He knows if a chemical helps or harms you

Dr James Chan wants to figure out this complex system as it impacts a wide range of products that we use and consume

Future of Food: Dr James Chan IFCS

If the human circulatory system were a highway network, Dr James Chan would be a traffic patrol officer who monitors what passes through, checks any bottlenecks and keeps the roads safe.

His work takes him deep within the human body to uncover the routes that chemicals take once they enter the bloodstream. This science of understanding the internal exposure of a chemical within the body is also known as toxicokinetics.

How much of the chemical is absorbed, where it travels in the body, whether it accumulates in an organ, tissue or if the body expels it all influence its harmfulness.

“Before we look at pharmaco- or toxicodynamics – what good or bad effects the chemical can elicit – we need to see how much reaches the location. This gives us context to interpret toxicity test results,” said the 33-year-old.

“If very little (of a toxic chemical) gets into the body, then there is a minimal harmful effect.”

This field of study is important in assessing the safety of a wide range of products, from drugs to cosmetics and food additives.

Dr Chan is a platform leader at the Agency for Science, Technology and Research (A*STAR)’s Innovations in Food and Chemical Safety (IFCS) Programme. Currently, he also leads a team working to build a physiologically-based toxicokinetic platform.

Future of Food: James Chan IFCS

The platform is essentially a mathematical model of the human body that is anatomically and physiologically accurate. Using this virtual human model, scientists can investigate how the body responds without actually doing tests on humans.

It can be customised for different populations, which makes it a valuable tool. For instance, it would be particularly useful for studying children and the elderly, who are more prone to risks when exposed to certain chemicals.

“If we can measure and understand the differences between different groups of people, we can then customise our virtual model and make personalised predictions on the impact of a chemical on a certain population,” he said.

This marrying of mathematics and biology was what made him fall in love with his field of research in the first place.

When equations explain living systems

In his early undergraduate years as a pharmacy major at the National University of Singapore, Dr Chan saw mathematics and biology as independent disciplines. But that changed when the scientist took a module on pharmacokinetics, which is a study of the movement of drugs into, through and out of the body.

“Assemble the right mathematical equations together and you get a model that can be used to predict how a body reacts under different circumstances,” he explained.

Future of Food: James Chan IFCS

His field of research has resulted in the creation of chemical risk assessment methods that can replace animal testing, which are not always reliable in predicting a human response.

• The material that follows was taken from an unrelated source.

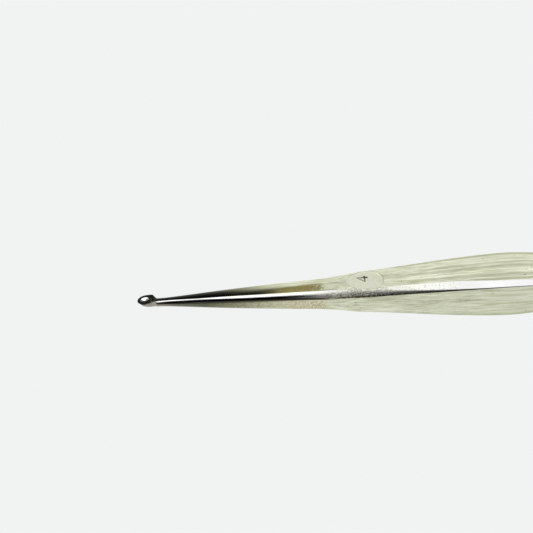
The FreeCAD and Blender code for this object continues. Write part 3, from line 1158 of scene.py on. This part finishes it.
def studio():
    """Soft strip lights all round the tool, and a plain pale backdrop behind it."""
    world = bpy.data.worlds.new("studio")
    bpy.context.scene.world = world
    world.use_nodes = True
    tree = world.node_tree
    tree.nodes.clear()
    where = add(tree, "ShaderNodeTexCoord")
    split = add(tree, "ShaderNodeSeparateXYZ", [("Vector", where.outputs["Generated"])])
    towards = math_node(tree, "MULTIPLY", split.outputs["Y"], -1.0)
    angle = math_node(tree, "ARCTAN2", split.outputs["Z"], towards)
    turns = math_node(tree, "DIVIDE", angle, 2.0 * math.pi)
    share = math_node(tree, "FRACT", total(tree, turns, 1.0))
    bands = ramp(tree, share, [(degrees / 360.0, grey(value)) for degrees, value in STUDIO])
    lights = add(tree, "ShaderNodeBackground", [("Color", bands)])
    lights.inputs["Strength"].default_value = 1.0
    backdrop = add(tree, "ShaderNodeBackground")
    backdrop.inputs["Color"].default_value = (*PAPER, 1.0)
    path = add(tree, "ShaderNodeLightPath")
    chosen = add(tree, "ShaderNodeMixShader")
    tree.links.new(path.outputs["Is Camera Ray"], chosen.inputs[0])
    tree.links.new(lights.outputs[0], chosen.inputs[1])
    tree.links.new(backdrop.outputs[0], chosen.inputs[2])
    out = add(tree, "ShaderNodeOutputWorld")
    tree.links.new(chosen.outputs[0], out.inputs["Surface"])


# Camera: the tool is seen from above its near side, turned a little so that its tail is further away.
# Lengths are in design millimetres.
VIEW_ELEVATION = math.radians(45.5)
VIEW_YAW = math.radians(4.37)
PICTURE_WIDTH = 101.3
TIP_LEFT_OF_CENTRE = 24.49
TIP_BELOW_CENTRE = 7.16
CAMERA_DISTANCE = 300.0
SENSOR_WIDTH = 36.0
CLIP_START = 0.01
CLIP_END = 50.0


def camera():
    """A long lens that looks down at the front half of the tool, from its near side."""
    away = Vector((
        math.sin(VIEW_YAW) * math.cos(VIEW_ELEVATION),
        math.cos(VIEW_YAW) * math.cos(VIEW_ELEVATION),
        -math.sin(VIEW_ELEVATION),
    ))
    right = Vector((math.cos(VIEW_YAW), -math.sin(VIEW_YAW), 0.0))
    up = right.cross(away)
    target = place(0.0, 0.0, 0.0) + (right * TIP_LEFT_OF_CENTRE + up * TIP_BELOW_CENTRE) * MM
    data = bpy.data.cameras.new("camera")
    data.sensor_width = SENSOR_WIDTH
    data.lens = SENSOR_WIDTH * CAMERA_DISTANCE / PICTURE_WIDTH
    data.clip_start = CLIP_START
    data.clip_end = CLIP_END
    obj = bpy.data.objects.new("camera", data)
    bpy.context.scene.collection.objects.link(obj)
    obj.location = target - away * CAMERA_DISTANCE * MM
    obj.rotation_euler = away.to_track_quat("-Z", "Y").to_euler()
    bpy.context.scene.camera = obj


def main():
    """Builds, paints and attaches every piece, then sets the stage."""
    shell_steel = satin_steel("shell_steel_satin")
    seam_steel = polished_seam("seam_polished")
    shank = shank_steel("shank_steel_tinted")
    groove("stamped_groove")
    pieces = (
        (spoon_and_shank("spoon_and_shank"), "spoon_shank", "forged_steel", shank),
        (shell("upper_shell", False), "thumb_shell", "shell_steel", shell_steel),
        (shell("lower_shell", True), "palm_shell", "shell_steel", shell_steel),
        (seam("near_seam", False), "near_seam_braze", "seam_braze", seam_steel),
        (seam("far_seam", True), "far_seam_braze", "seam_braze", seam_steel),
        (neck_ring("neck_ring"), "neck_braze", "neck_braze", shank),
        (tail_plug("tail_end"), "tail_plug", "plug_steel", shell_steel),
    )
    for piece, node, slot, material in pieces:
        piece.data.materials.append(material)
        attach(piece, "root")
        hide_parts(node)
        if node == "spoon_shank":
            paint_spoon(piece)
        if node == "thumb_shell":
            stamp_numeral(piece)
        mark(piece, "share", share_of_corner)
        mark(piece, "pressed", pressed)
        if node == "near_seam_braze":
            mark(piece, "across", across_near_seam)
        if node == "far_seam_braze":
            mark(piece, "across", across_far_seam)
    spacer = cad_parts["tang_spacer"]
    spacer.material_slots[0].material = plain_steel("spacer_steel")
    floor()
    studio()
    camera()
    bpy.context.scene.view_settings.view_transform = "Standard"


main()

He frequently engages the industry and regulators to raise awareness of these alternative chemical testing methods, he reckons that it will take five to 10 years before non-animal tests become mainstream.

Time is needed for risk assessment frameworks to be revamped, he explained.

But if there is one thing that research has taught him, it is to be dogged.

The longest he has ever been stuck on a problem is two years, when he was trying to develop a new method for proteomics – the study of proteins – during his PhD days.

“It’s called research because you search and re-search until you find a solution. I have seen it so many times that when we work at it long enough from different angles, the solution will present itself,” he said.

“I’ve developed an immunity to failure.”